The last question is easily answered. I’ll stick him on a caravan, but I need to make it unique to Faelands. It can’t just be some wagons and horses, it has to be something designed to survive a consumed attack or it wouldn’t be able to travel from city to city.
So think about how a caravan like that would travel. What kind of animals would pull the massive armored wagons? How do they protect the animals from the consumed? Is there a way you can work in one of them having a blood tick? It’s a good way to show consumed can take odd shapes.
Even if the caravan was protected it would still be creepy as hell. The consumed need some sort of blood curtling scream or noise that is very well known. Aran can hear the cacophony and decribe the consumed while he hides inside the wagons. The reader will wonder how strong they are, and it will build tension.
The letter could have arrived by a passing courier, but I still need to know who sent it. The mayor of the town perhaps? Maybe the letter is generic and the town put out letters in every direction for any hunters to come. It would show how desperate they are, and underscore Aran’s risk taking nature since he has no idea how many consumed are there.

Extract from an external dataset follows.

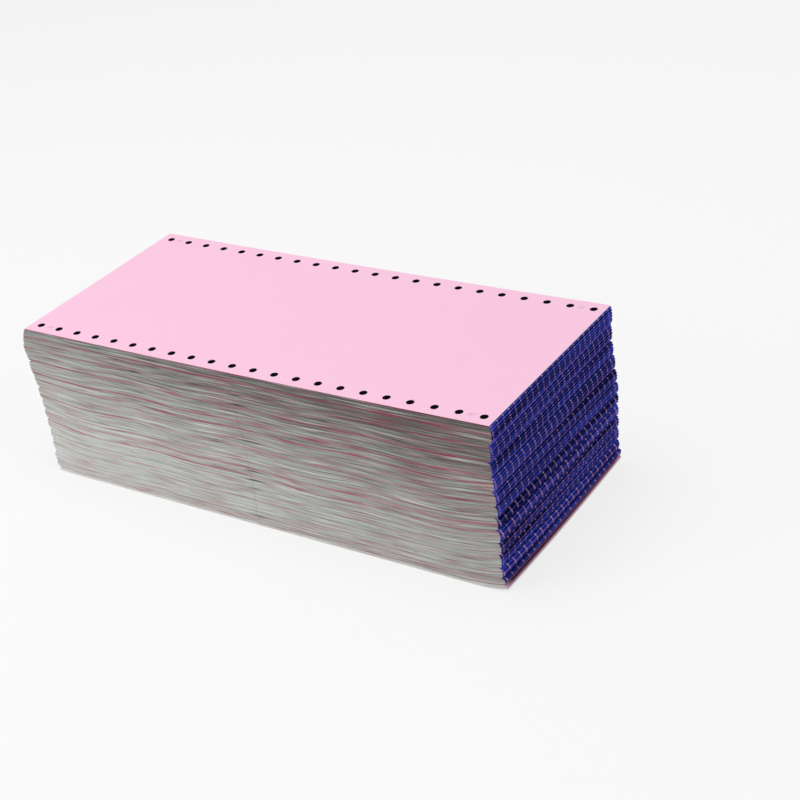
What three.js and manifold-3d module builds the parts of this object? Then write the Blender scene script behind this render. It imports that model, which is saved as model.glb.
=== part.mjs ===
// A stack of continuous computer paper. One web of two-ply forms is folded to and fro, so every
// second form joins the next at a perforated fold, first at one end of the stack and then at the
// other. Both long margins are punched with feed holes, which line up through the whole stack.
//
// Frame: +X runs from fold to fold, +Y across the forms, +Z up. The origin is the centre of the
// underside. Lengths are in millimetres.

import * as THREE from "three";
import { mergeVertices } from "three/addons/utils/BufferGeometryUtils.js";
import Module from "manifold-3d";

// The form
const formLength = 279.4; // fold to fold, eleven inches
const formWidth = 120.65; // over both punched margins
const formThickness = 0.1776; // both plies as they lie in the stack, with the air between them
const holePitch = 12.7;
const holeDiameter = 4;
const holeToEdge = 6.35; // from the long edge to the centre of a hole

// The packets that the folding machine lays down, from the bottom one up. forms is how many forms
// a packet has. left and right are how far its lowest folds stand out past the form's length at
// either end, and slip is how much further in its highest folds lie on the left. side is how far
// the packet lies towards +Y, and turn is how far its +Y edge is ahead of its -Y edge towards +X.
const packets = [
  { forms: 7, left: 1.6, slip: 0, right: 0.9, side: -0.3, turn: 0 },
  { forms: 19, left: 1.5, slip: 0, right: -0.3, side: 0.1, turn: 1.4 },
  { forms: 30, left: 1.1, slip: 0, right: -1.1, side: -0.1, turn: 1.5 },
  { forms: 40, left: 0.6, slip: 0, right: -1.2, side: 0.2, turn: 1.5 },
  { forms: 37, left: 0.2, slip: 0, right: -0.6, side: 0, turn: 1.3 },
  { forms: 39, left: 0, slip: 0, right: -0.3, side: -0.2, turn: 1.3 },
  { forms: 37, left: 0, slip: 0, right: -0.5, side: 0.1, turn: 2.2 },
  { forms: 37, left: 0.1, slip: 0, right: -0.2, side: 0.2, turn: 2 },
  { forms: 45, left: 0.2, slip: -0.4, right: -0.3, side: -0.1, turn: 1.8 },
  { forms: 47, left: 0.6, slip: -1, right: -0.8, side: 0.1, turn: 1.6 },
  { forms: 48, left: 1.7, slip: -0.6, right: -1.2, side: -0.2, turn: 1.5 },
  { forms: 58, left: 2.4, slip: -1.5, right: -1.2, side: 0, turn: 0.8 },
  { forms: 56, left: 3.9, slip: 3.6, right: -0.2, side: 0.1, turn: 0 },
];

// The relief of the four sides
const formsPerRidge = 9; // folds that lie so close that they read as one ridge
const foldRelief = 0.45; // depth of the valley between two ridges at a folded end
const foldGap = 1.3; // depth of the valley between two packets there
const edgeRelief = 0.12; // depth of a valley on a long side, where the plies are cut
const edgeGap = 0.3; // depth between two packets there
const noseBulge = 0.5; // how far the middle of a packet stands out past its top and bottom

// The way the forms lie. The folds are thicker than the cut edges, so they lift the ends of the
// forms, which stay flat in between but for a slight wave.
const endLift = { left: 3.2, right: 2.6 }; // of the forms that it lifts the most
const endLiftFade = { left: 3, right: 2 }; // how fast it fades from them to the top
const endLiftReach = 35; // how far in from a folded end that lift goes
const baseLift = { left: 0.8, right: 2.2 }; // of the lowest form
const baseLiftReach = 17;
const waveHeight = 0.6; // of the forms halfway up, crest above mean
const wavesPerForm = 4;
const topSag = 0.8; // how far the top form dips between its ends
const farRise = 0.3; // how far the top form rises above the mean at its +Y edge
const twist = 0.5; // how far it does so at two opposite corners

const holeSides = 10;
const cutterSpare = 2; // how far a cutter passes the surface it cuts

const formCount = packets.reduce((sum, packet) => sum + packet.forms, 0);
const stackHeight = formCount * formThickness;

// 1 at the end of a form, falling smoothly to 0 at the given reach in from it
function liftShare(distance, reach) {
  const share = THREE.MathUtils.clamp(1 - distance / reach, 0, 1);
  return share * share;
}

// 0 for the lowest and the highest form and 1 for the one between them that the folds lift the most
function liftAtLevel(up, fade) {
  const highest = 1 / (1 + fade);
  return (up * (1 - up) ** fade) / (highest * (1 - highest) ** fade);
}

// The real height of a point that would be at the given level if the forms were flat
function heightAt(x, y, level) {
  const up = level / stackHeight;
  const along = (2 * x) / formLength;
  const across = (2 * y) / formWidth;
  const fromEnd = Math.max(0, formLength / 2 - Math.abs(x));
  const end = x < 0 ? "left" : "right";
  const lift =
    endLift[end] * liftShare(fromEnd, endLiftReach) * liftAtLevel(up, endLiftFade[end]) +
    baseLift[end] * liftShare(fromEnd, baseLiftReach) * (1 - up) ** 4;
  const wave = waveHeight * Math.sin(Math.PI * up) * Math.cos(Math.PI * wavesPerForm * along);
  const slope = up * (farRise * across - twist * along * across);
  const sag = topSag * (0.5 - along ** 2) * up ** 2;
  return level + lift + wave + slope - sag;
}

// One closed outline round the stack for each valley and each ridge, from the bottom up
function outlines() {
  const made = [];
  const add = (level, packet, share, foldDepth, edgeDepth) => {
    const nose = noseBulge * Math.sin(Math.PI * share);
    made.push({
      level,
      turn: packet.turn,
      left: -formLength / 2 - packet.left + packet.slip * share - nose + foldDepth,
      right: formLength / 2 + packet.right + nose - foldDepth,
      near: -formWidth / 2 + packet.side + edgeDepth,
      far: formWidth / 2 + packet.side - edgeDepth,
    });
  };
  let level = 0;
  for (const packet of packets) {
    const height = packet.forms * formThickness;
    const ridges = Math.max(1, Math.round(packet.forms / formsPerRidge));
    for (let i = 0; i < ridges; i++) {
      const valley = i / ridges;
      const ridge = (i + 0.5) / ridges;
      if (made.length === 0) add(0, packet, valley, 0, 0);
      else if (i === 0) add(level, packet, valley, foldGap, edgeGap);
      else add(level + height * valley, packet, valley, foldRelief, edgeRelief);
      add(level + height * ridge, packet, ridge, 0, 0);
    }
    level += height;
  }
  // The top form lies over the folds of the highest packet, with one valley under it
  const top = packets.at(-1);
  const valleyUnderTop = stackHeight - (formsPerRidge * formThickness) / 4;
  add(valleyUnderTop, top, 1, foldRelief, edgeRelief);
  add(stackHeight, top, 1, 0, 0);
  return made;
}

// The closed skin through all the outlines, with a cap above and below
function stackSkin() {
  const steps = 4 * wavesPerForm;
  const shares = Array.from({ length: steps + 1 }, (_, i) => i / steps);
  const rings = outlines();
  const perSide = shares.length;
  const perRing = 2 * perSide;
  const points = [];
  for (const ring of rings) {
    const place = (share, y) => {
      const turned = (ring.turn * Math.sign(y)) / 2;
      const x = THREE.MathUtils.lerp(ring.left, ring.right, share) + turned;
      const flatX = (share - 0.5) * formLength;
      points.push(x, y, heightAt(flatX, y, ring.level));
    };
    shares.forEach((share) => place(share, ring.near));
    shares.toReversed().forEach((share) => place(share, ring.far));
  }
  const faces = [];
  for (let r = 0; r + 1 < rings.length; r++) {
    for (let i = 0; i < perRing; i++) {
      const a = r * perRing + i;
      const b = r * perRing + ((i + 1) % perRing);
      faces.push(a, b, b + perRing, a, b + perRing, a + perRing);
    }
  }
  const top = (rings.length - 1) * perRing;
  for (let i = 0; i + 1 < perSide; i++) {
    const near = i;
    const far = perRing - 1 - i;
    faces.push(near, far, far - 1, near, far - 1, near + 1);
    faces.push(top + near, top + near + 1, top + far - 1);
    faces.push(top + near, top + far - 1, top + far);
  }
  const geometry = new THREE.BufferGeometry();
  geometry.setAttribute("position", new THREE.Float32BufferAttribute(points, 3));
  geometry.setIndex(faces);
  return geometry;
}

// The centres of the feed holes, in one row along each long edge
function holeCentres() {
  const perRow = Math.floor(formLength / holePitch + 1e-6);
  const first = -(perRow - 1) * holePitch / 2;
  const rowY = formWidth / 2 - holeToEdge;
  const centres = [];
  for (let i = 0; i < perRow; i++) {
    for (const y of [-rowY, rowY]) {
      centres.push(new THREE.Vector2(first + i * holePitch, y));
    }
  }
  return centres;
}

const wasm = await Module();
wasm.setup();

function toSolid(geometry) {
  const bare = geometry.clone();
  bare.deleteAttribute("normal");
  bare.deleteAttribute("uv");
  const merged = mergeVertices(bare, 1e-4);
  return new wasm.Manifold(
    new wasm.Mesh({
      numProp: 3,
      vertProperties: new Float32Array(merged.attributes.position.array),
      triVerts: new Uint32Array(merged.index.array),
    }),
  );
}

function toGeometry(solid) {
  const mesh = solid.getMesh();
  const geometry = new THREE.BufferGeometry();
  geometry.setAttribute("position", new THREE.Float32BufferAttribute(mesh.vertProperties, 3));
  geometry.setIndex(Array.from(mesh.triVerts));
  geometry.computeVertexNormals();
  return geometry;
}

function punchedStack() {
  let stack = toSolid(stackSkin());
  const cutterLength = stackHeight + farRise + twist + 2 * cutterSpare;
  for (const centre of holeCentres()) {
    const cutter = new THREE.CylinderGeometry(
      holeDiameter / 2, holeDiameter / 2, cutterLength, holeSides,
    );
    cutter.rotateX(Math.PI / 2);
    cutter.translate(centre.x, centre.y, cutterLength / 2 - cutterSpare);
    stack = stack.subtract(toSolid(cutter));
  }
  return toGeometry(stack);
}

const paper = new THREE.MeshStandardMaterial({ color: 0xf5c3dc, roughness: 0.85, metalness: 0 });

const fanFoldStack = new THREE.Mesh(punchedStack(), paper);
fanFoldStack.name = "fan_fold_stack";

// The packets don't end in line, so the stack is moved to have its middle over the origin
fanFoldStack.geometry.computeBoundingBox();
const middle = fanFoldStack.geometry.boundingBox.getCenter(new THREE.Vector3());
fanFoldStack.position.set(-middle.x, -middle.y, 0);

const paperStack = new THREE.Group();
paperStack.add(fanFoldStack);

export default paperStack;
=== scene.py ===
# The looks of a stack of continuous computer paper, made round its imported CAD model.
# One web of two-ply forms is folded to and fro. The folds show at the two ends of the stack, the
# cut edges of the plies on its long sides, and the top form lies open above them.

import math
from collections import namedtuple

import bpy
import numpy as np
from mathutils import Matrix, Vector


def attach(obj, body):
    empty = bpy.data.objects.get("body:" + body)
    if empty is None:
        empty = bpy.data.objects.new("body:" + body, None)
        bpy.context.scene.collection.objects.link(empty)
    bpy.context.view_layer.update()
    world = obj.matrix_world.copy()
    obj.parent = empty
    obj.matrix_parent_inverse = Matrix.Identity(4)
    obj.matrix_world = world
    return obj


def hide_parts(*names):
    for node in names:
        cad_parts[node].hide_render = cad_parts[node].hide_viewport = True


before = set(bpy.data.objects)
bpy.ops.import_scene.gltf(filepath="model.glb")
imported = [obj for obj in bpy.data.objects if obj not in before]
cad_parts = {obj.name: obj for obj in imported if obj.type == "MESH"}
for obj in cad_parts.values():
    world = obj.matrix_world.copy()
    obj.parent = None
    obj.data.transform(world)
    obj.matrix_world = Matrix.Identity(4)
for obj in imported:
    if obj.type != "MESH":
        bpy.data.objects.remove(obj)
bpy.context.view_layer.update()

MM = 0.001

# The form
FORM_LENGTH = 279.4 * MM
FORM_WIDTH = 120.65 * MM
FORM_THICKNESS = 0.1776 * MM
HOLE_PITCH = 12.7 * MM
HOLE_DIAMETER = 4 * MM
HOLE_TO_EDGE = 6.35 * MM
MARGIN = 12.7 * MM  # the strip with the holes, which tears off

# The packets that the folding machine lays down, from the bottom one up, in millimetres.
# left, right: how far the lowest folds stand out past the form at either end
# slip: how much further in the highest folds lie on the left
# side, turn: how far the packet lies towards +Y, and its +Y edge ahead of its -Y edge
# gap: depth of the gap below the packet at the folded ends
# foot, lean, bend: where the printed dashes end at the packet's foot, how far they lean over
#   from foot to head, and how much of that lean is near the foot
# dash: how strongly the dashes show, and dots: how far they are broken up into dots
Packet = namedtuple("Packet", "forms left slip right side turn gap foot lean bend dash dots")
PACKETS = [
    Packet(7, 1.6, 0.0, 0.9, -0.3, 0.0, 0.0, 0.0, 0.0, 1.0, 0.0, 0.0),
    Packet(19, 1.5, 0.0, -0.3, 0.1, 1.4, 1.3, 2.9, 1.4, 1.2, 0.8, 0.4),
    Packet(30, 1.1, 0.0, -1.1, -0.1, 1.5, 0.6, 2.6, 2.6, 1.0, 0.95, 0.0),
    Packet(40, 0.6, 0.0, -1.2, 0.2, 1.5, 0.8, 2.2, 0.6, 1.0, 0.85, 1.0),
    Packet(37, 0.2, 0.0, -0.6, 0.0, 1.3, 1.3, 2.6, 0.6, 1.0, 0.85, 1.0),
    Packet(39, 0.0, 0.0, -0.3, -0.2, 1.3, 1.4, 4.0, 2.6, 1.0, 1.0, 0.1),
    Packet(37, 0.0, 0.0, -0.5, 0.1, 2.2, 1.3, 3.5, 2.9, 1.0, 1.0, 0.0),
    Packet(37, 0.1, 0.0, -0.2, 0.2, 2.0, 1.4, 2.4, 0.5, 1.0, 0.85, 1.0),
    Packet(45, 0.2, -0.4, -0.3, -0.1, 1.8, 1.1, 2.4, 1.2, 1.3, 0.9, 0.8),
    Packet(47, 0.6, -1.0, -0.8, 0.1, 1.6, 1.5, 1.9, 1.7, 2.4, 1.0, 0.6),
    Packet(48, 1.7, -0.6, -1.2, -0.2, 1.5, 0.5, 0.4, 0.4, 1.0, 0.85, 0.8),
    Packet(58, 2.4, -1.5, -1.2, 0.0, 0.8, 1.5, 2.0, 1.6, 1.6, 0.9, 0.85),
    Packet(56, 3.9, 3.6, -0.2, 0.1, 0.0, 0.5, 2.0, 0.9, 1.2, 0.8, 0.85),
]

# The relief of the folded ends
FORMS_PER_RIDGE = 9
FOLD_RELIEF = 0.45 * MM  # usual depth of the valley between two ridges
FOLD_DEPTH = 0.14 * MM  # depth of the crease between two folds
FOLD_SLIP = 0.1 * MM  # how far folds lie in or out together
SINGLE_FOLD_SLIP = 0.04 * MM  # how far a single fold does so on its own
NOSE_BULGE = 0.5 * MM  # how far the middle of a packet stands out past its top and bottom
VALLEY_DEPTHS = (0.55, 1.5)  # the least and the most of its usual depth that a valley has
VALLEY_REACH = 2.6  # forms on either side of a valley's lowest point
VALLEY_SHADE = 1.4  # how dark a valley of the usual depth is
VALLEY_SHADE_REACH = 3.6
GAP_REACH = 4  # forms on either side of the gap between two packets
GAP_SLOPE = 0.3  # how deep the wider slope into a gap is, as a share of the gap
GAP_SLOPE_REACH = 9
GAP_SHADE = 1.2  # how dark a gap of one millimetre is
GAP_SHADE_REACH = 5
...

Ok great. I have a reason Aran is travelling at the beginning, I have his profession and his background. Now I need to define the caravan a bit better. I made a nemesis and a caravan master in the recent chapter one so use both as templates. The caravan needs to be at least a day from town so Aran can suffer through a night of consumed screaming.
This also brings up the question of horses. Where would they be? A separate wagon? Maybe that’s costing Aran a pretty penny, so he’s worried about his coin. He needs the job he’s headed for.